Brown takes over as head coach for Jerry York
BOSTON — Greg Brown has big shoes to fill, and that might be an understatement for the first-year coach of the Boston College men’s hockey team.
Brown takes over the helm of the Eagles for Jerry York, who retired in April after 28 illustrious seasons behind the bench at BC.
York gave the Eagles a winning identity, and Brown steps into a new job with a foundation already in place that BC can lean on during the 2022-23 campaign.
“I don’t have to create a culture because the culture under Jerry was always world class,” Brown said at Tuesday’s Hockey East media day at TD Garden. “We do have to just be excited to play the way we’re going to play. Figure out how detailed we’re going to be, how thorough we’re going to be. So, like I said, we haven’t set goals first. Just getting better for this training camp and excited to get started Oct. 1.”
Brown, who is just BC’s fifth head coach since 1932, is well aware of the culture York established at the Heights. He served on York’s staff for 14 seasons from 2004-2018 and was part of the Eagles winning three national championships over that time frame. Brown most recently was an assistant for the New York Rangers from 2018-21, and last year was the head coach of the Dubuque Fighting Saints of the USHL.
Brown’s pedigree also stretches back to being a player at BC, where he earned Hockey East Player of the Year honors in 1989 and 1990 and was a finalist for the Hobey Baker Award — given to the best player in college hockey — both years.
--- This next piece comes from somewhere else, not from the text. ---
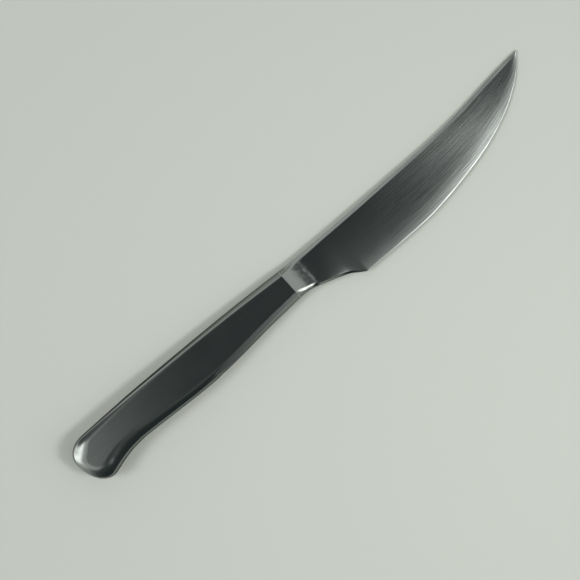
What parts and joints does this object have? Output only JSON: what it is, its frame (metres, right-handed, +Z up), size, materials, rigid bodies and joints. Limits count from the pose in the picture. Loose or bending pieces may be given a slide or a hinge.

Brown will have his work cut out for him in his inaugural head coaching season at BC as the Eagles went 15-18-5 and finished in eighth place in Hockey East during the 2021-22 season. What should surely help matters for Brown and BC is the arrival of the talented Cutter Gauthier, a 6-foot-2, 201-pound freshman forward who was picked fifth overall by the Philadelphia Flyers in this past NHL draft.
In the Hockey East preseason coaches’ poll, BC was tied for fifth place with UMass-Lowell as they both sit behind Northeastern, Boston University, UMass and Providence.
Brown isn’t the only coach presiding over a program in the conference for the first time. Former Bruins assistant Jay Pandolfo takes the rein at his alma mater at Boston University.
The Brown era at BC officially gets underway on Oct. 7 with the Eagles hosting Quinnipiac in their season opener.